Reimagining Health Systems for Shared Responsibility

MEP Ondřej Dostál highlighted that strengthening patient autonomy begins with transparency: in pricing, reimbursement, and the structures that govern care.
Yet true transformation also requires expanding responsibility beyond physicians. Nurses, caregivers, and community health workers are often closer to patients’ daily realities, and empowering them through supportive policies and literacy programs can help relieve overburdened doctors and make healthcare more responsive.
Healthcare policies must be paired with investments in caregiver and patient literacy, ensuring people understand their rights, options, and costs.
A Brain Health Index and similar population-level indicators could further guide equitable resource allocation and promote a culture of prevention and transparency across the health ecosystem.
Introducing basic brain health education in schools can lay the foundation for lifelong understanding of how emotions, cognition, and behavior are connected.

The Cost of Health Illiteracy and the Need for Critical Understanding

We are already paying the price for health illiteracy: in misinformed decisions, preventable illnesses, and growing mistrust in medical guidance.
Empowering people to critically analyze health information - to discern what is credible and what is harmful- is essential for both personal and public well-being.
With the rise of health influencers and AI-driven recommendations, I believe it’s crucial to design systems where we train people to be aware and able to recognize marketing disguised as health information, as well as double-check the AI-provided information they read with trusted scientific sources.

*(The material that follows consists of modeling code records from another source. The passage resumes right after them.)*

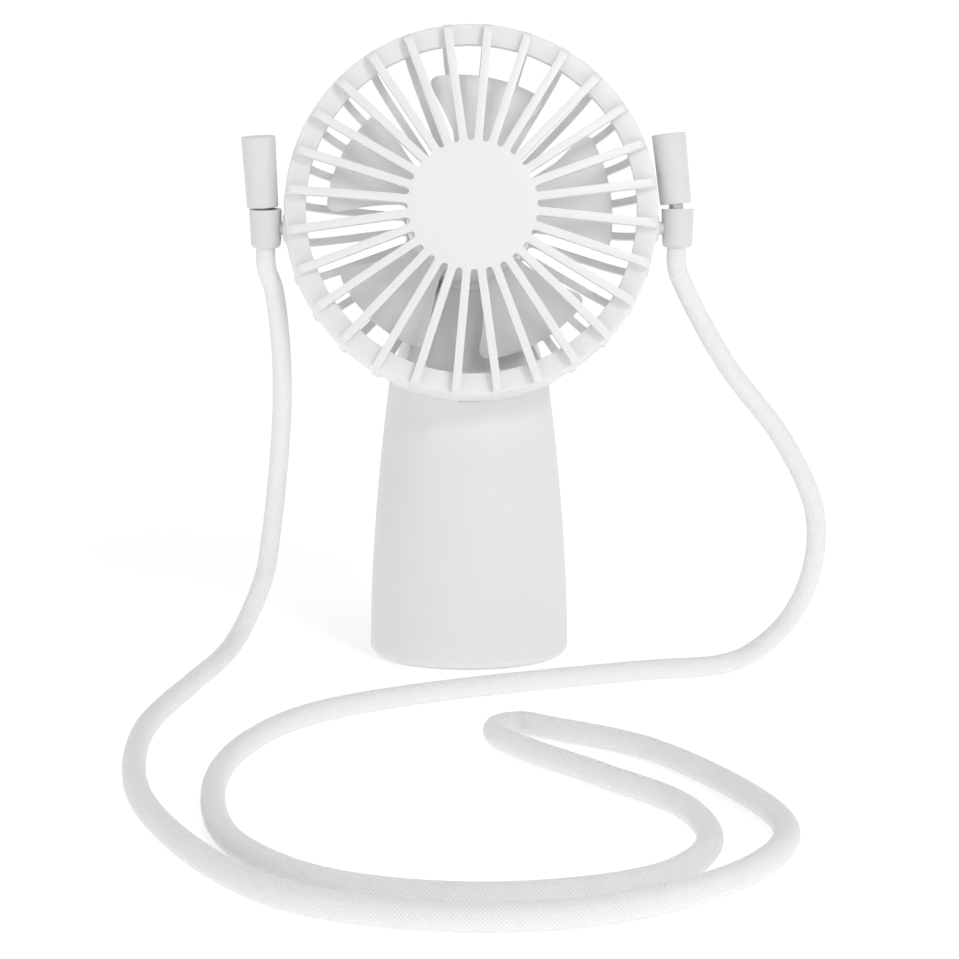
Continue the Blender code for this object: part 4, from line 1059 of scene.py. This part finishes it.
@dataclass
class Handle:
    """The grip, the neck and the motor pod in one moulding, and what closes them."""

    base: float = 27.4 * MM
    rounding: float = 2.6 * MM
    shoulder: float = 21.9 * MM
    shoulder_height: float = 75.0 * MM
    flare: float = 1.8
    lift: float = 0.4 * MM
    head_rise: float = 48.6 * MM
    pod: float = 17.3 * MM
    pod_front: float = 28.9 * MM
    pod_end: float = 42.0 * MM
    pod_wall: float = 2.0 * MM
    pod_floor: float = 2.1 * MM
    cage_gap: float = 0.12 * MM
    cover_thickness: float = 1.6 * MM
    spigot: float = 1.4 * MM
    spigot_length: float = 2.5 * MM
    mouth: float = 24.0 * MM
    mouth_depth: float = 6.0 * MM
    foot: float = 22.0 * MM
    foot_thickness: float = 1.2 * MM
    groove: tuple[float, float] = (3.0 * MM, 2.2 * MM)
    groove_depth: float = 0.25 * MM
    cap_thickness: float = 2.4 * MM
    screw: float = 0.9 * MM
    screw_head: float = 1.9 * MM
    screw_head_height: float = 1.2 * MM
    screw_across: float = 14.5 * MM
    back_steps: int = 3000

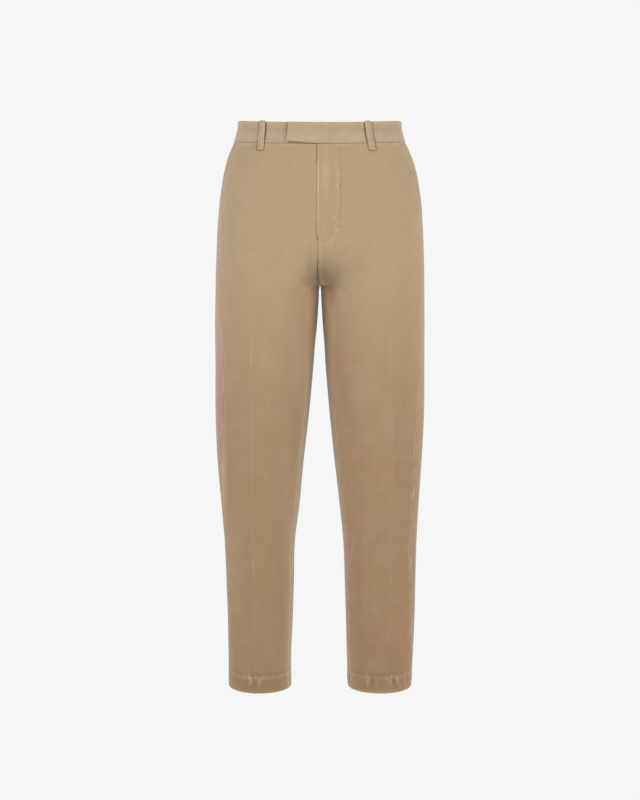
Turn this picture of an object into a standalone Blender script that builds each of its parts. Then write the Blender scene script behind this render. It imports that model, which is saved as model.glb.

My personal experience with health literacy

On a personal level, looking back at the experiences I’ve had within the healthcare sector, I would like to make a few important mentions:
  • I wish it were normalized - whether taught early in school, in my family, modeled in my community, or encouraged by my doctor themselves - to inquire, research, read, and educate myself when I receive a diagnosis or a proposed treatment. No one ever told me that it’s okay to ask questions: to ask about alternatives, about timelines for discontinuation, about side effects, about long-term impacts, about how it might affect my daily life, my appearance, my psyche, my relationships, my sleep, my concentration, my mood, my capacity to work or create, my fertility, my creativity, my sense of identity, or even what it might mean for the version of myself I’ll be living with months or years down the line.
  • It’s okay to ask to take notes or even request written instructions.
  • Unfortunately, the paternalistic model of medicine, and yes, the profit-driven, busy one, has left little room for dialogue or shared decision-making. We must create shame-free environments in the doctor’s office where questions from family members and caregivers are welcomed and not met with inconvenience, tension, or as a burden.

Health Literacy in Action: From Brain Health Prevention Campaigns to European Policy Making

Recent initiatives such as the EAN Brain Health Mission, the CAS in Brain Health program at the University of Bern, initiated through the Swiss Brain Health Plan, or the Brain Health Challenge initiative, illustrate how health literacy can be turned into tangible public action - helping people better understand, care for, and advocate for their brain health.
At the policy level, the EU Health Literacy Strategy and the emerging EU Brain Health Strategy demonstrate a growing recognition that knowledge and empowerment of communities are central in shaping healthier societies.
Because improving health literacy is not just about communication - it is also about access, culture, and collective intelligence.